Item 8.01 Other Events.

On December 18, 2013, the Company issued a press release announcing the election of Mr. Doheny as President and Chief Executive Officer, Mr. Sutherlin’s resignation from those positions and as a director, and the election of Mr. Baker as Chief Operating Officer. A copy of the press release is attached hereto as Exhibit 99.1 and is incorporated herein by reference in its entirety.
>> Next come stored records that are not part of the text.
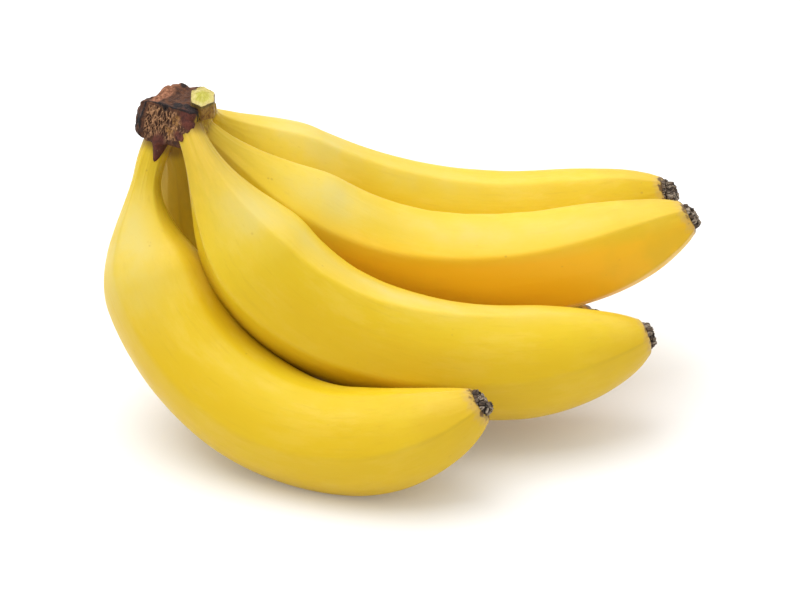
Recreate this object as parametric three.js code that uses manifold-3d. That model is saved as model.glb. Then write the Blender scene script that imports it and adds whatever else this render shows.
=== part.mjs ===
// Bunch of bananas: five fingers grown onto one woody crown, lying on their outer curves.
// Millimetres, +Z up. The origin is on the ground, under the middle of the bunch.
import * as THREE from "three";
import { mergeVertices } from "three/addons/utils/BufferGeometryUtils.js";
import Module from "manifold-3d";

// Driving dimensions of the fingers, in millimetres and degrees.
// A finger is placed by the middle of its centreline. From there the centreline bends towards
// its inner curve, by tipBend on the way to the tip and by rootBend on the way to the root.
// The neck has a further bend of its own and a sideways sway, and it starts to widen at neckEnd.
// Heading turns the finger about +Z from +X, climb lifts it above the ground and lean rolls it.
// Ridge is the angle of the first of its five ridges from the inner curve, at the root and the tip.
const FINGERS = [
  {
    name: "front",
    middle: [-64.9, -37.1, 28.3],
    heading: -34.5,
    climb: -24,
    lean: -28.5,
    tipBend: 71,
    rootBend: 69,
    neckBend: 16.5,
    neckSway: -13,
    length: 213.5,
    girth: 20,
    neckEnd: 14,
    ridge: [36, 40],
  },
  {
    name: "second",
    middle: [-12.3, -26.5, 44.3],
    heading: 0.5,
    climb: -19.5,
    lean: -22.5,
    tipBend: 38,
    rootBend: 66.5,
    neckBend: -13,
    neckSway: 33,
    length: 216.5,
    girth: 21.6,
    neckEnd: 2,
    ridge: [76, 22],
  },
  {
    name: "third",
    middle: [8.8, 17.4, 55.2],
    heading: 2.5,
    climb: -9,
    lean: -4,
    tipBend: 39,
    rootBend: 54.5,
    neckBend: -19,
    neckSway: 1,
    length: 212.5,
    girth: 19.3,
    neckEnd: 3,
    ridge: [82, 44],
  },
  {
    name: "back",
    middle: [1.7, 62.1, 59.1],
    heading: 5,
    climb: -14,
    lean: 25.5,
    tipBend: 45.5,
    rootBend: 40.5,
    neckBend: 32,
    neckSway: -35,
    length: 214.5,
    girth: 19.6,
    neckEnd: 6,
    ridge: [0, 0],
  },
  {
    name: "under",
    middle: [-35.1, 36.1, 20.6],
    heading: -2.5,
    climb: -5.5,
    lean: 14,
    tipBend: 18,
    rootBend: 118,
    neckBend: -38.5,
    neckSway: 2.5,
    length: 225,
    girth: 18.5,
    neckEnd: 5,
    ridge: [10, 10],
  },
];

// What all fingers share
const NECK_RADIUS = 5.2;
const SHOULDER = 59; // along the finger, where the neck has reached the full girth
const NECK_LENGTH = 50; // the stretch that takes the neck's own bend and sway
const NECK_IN_CROWN = 7; // how far the neck goes on inside the crown
const GIRTH_TAPER = 0.08; // share of its girth that the body loses from root to tip
const TIP_RADIUS = 5;
const TIP_LENGTH = 52; // the stretch that narrows to the tip
const TIP_FULLNESS = 0.62; // under 1 gives a blunter tip
const FACETS = 5;
const FLATNESS = 0.35; // 0 is a round section, 1 a pentagon with soft corners
const RIDGE_SHARPNESS = 0.97; // 1 is a sharp ridge
const PENTAGON_MEAN = 0.88; // mean radius of a pentagon whose corners lie at 1

// The blossom end on each tip
const BLOSSOM_LENGTH = 3.8;
const BLOSSOM_RADII = [4.9, 5.4, 5, 3.6];

// The crown and the cut pedicel are chunks: a centre, and faces that each have an outward
// direction and a distance from the centre, with rounded edges between them.
const CROWN = {
  centre: [-86.5, 14.9, 117],
  roundness: 9,
  faces: [
    { out: [-1, -0.1, 0.2], away: 12.6 },
    { out: [1, 0, 0.2], away: 12.5 },
    { out: [-0.6, -0.75, 0.3], away: 10.5 }, // dried cut face
    { out: [0.3, -0.95, 0.1], away: 19 },
    { out: [0.75, -0.66, 0], away: 17 },
    { out: [0, 0, 1], away: 8 },
    { out: [-0.5, 0.2, 0.8], away: 8.5 },
    { out: [0.1, 1, 0.1], away: 16 },
    { out: [0, 0, -1], away: 7 },
  ],
};

// The crown's dried tail over the front neck: its direction, its length, and its width in degrees
const DRIP = { towards: [-0.36, -0.7, -0.74], length: 8.5, width: 10.5 };

const CUT_PEDICEL = {
  centre: [-75.3, 7.1, 124],
  roundness: 16,
  faces: [
    { out: [0.05, -0.48, 0.88], away: 5 }, // fresh cut face
    { out: [-0.05, 0.2, -0.98], away: 4.6 },
    { out: [1, 0.05, -0.05], away: 4.9 },
    { out: [0.5, 0.8, 0.4], away: 4.6 },
    { out: [-0.5, 0.8, 0.4], away: 4.4 },
    { out: [-1, -0.05, 0.05], away: 5 },
    { out: [-0.5, -0.8, -0.4], away: 4.6 },
    { out: [0.5, -0.8, -0.4], away: 4.6 },
  ],
};

// Neighbouring pieces keep this gap
const GAP = 0.3;

// Fineness of the surfaces
const CENTRELINE_STEPS = 208; // even, so that the middle is a step
const RINGS = 30;
const SIDES = 20;
const BLOSSOM_SIDES = 15;
const CROWN_DETAIL = 8;
const PEDICEL_DETAIL = 5;

const X_AXIS = new THREE.Vector3(1, 0, 0);
const Y_AXIS = new THREE.Vector3(0, 1, 0);
const Z_AXIS = new THREE.Vector3(0, 0, 1);
const radians = THREE.MathUtils.degToRad;

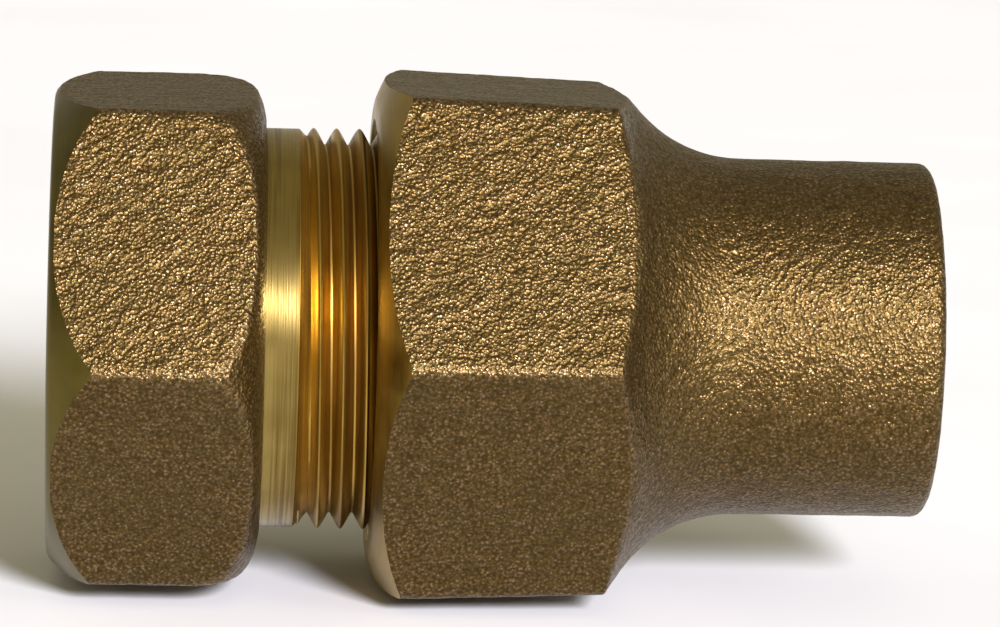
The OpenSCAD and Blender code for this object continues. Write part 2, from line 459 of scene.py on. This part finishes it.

Item 9.01 Financial Statements and Exhibits.

(d) Exhibits.
 
99.1 Press Release of Joy Global Inc. dated December 18, 2013.



SIGNATURES

Pursuant to the requirements of the Securities Exchange Act of 1934, the registrant has duly caused this report to be signed on its behalf by the undersigned hereunto duly authorized.

 
 
JOY GLOBAL INC.
Date: December 18, 2013
By:
/s/ James E. Agnew
 
 
James E. Agnew
 
 
Vice President, Controller
 
 
and Chief Accounting Officer
 
 
(Principal Accounting Officer)






EXHIBIT INDEX

Exhibit No.    Description
 
99.1    Press Release of Joy Global Inc. dated December 18, 2013.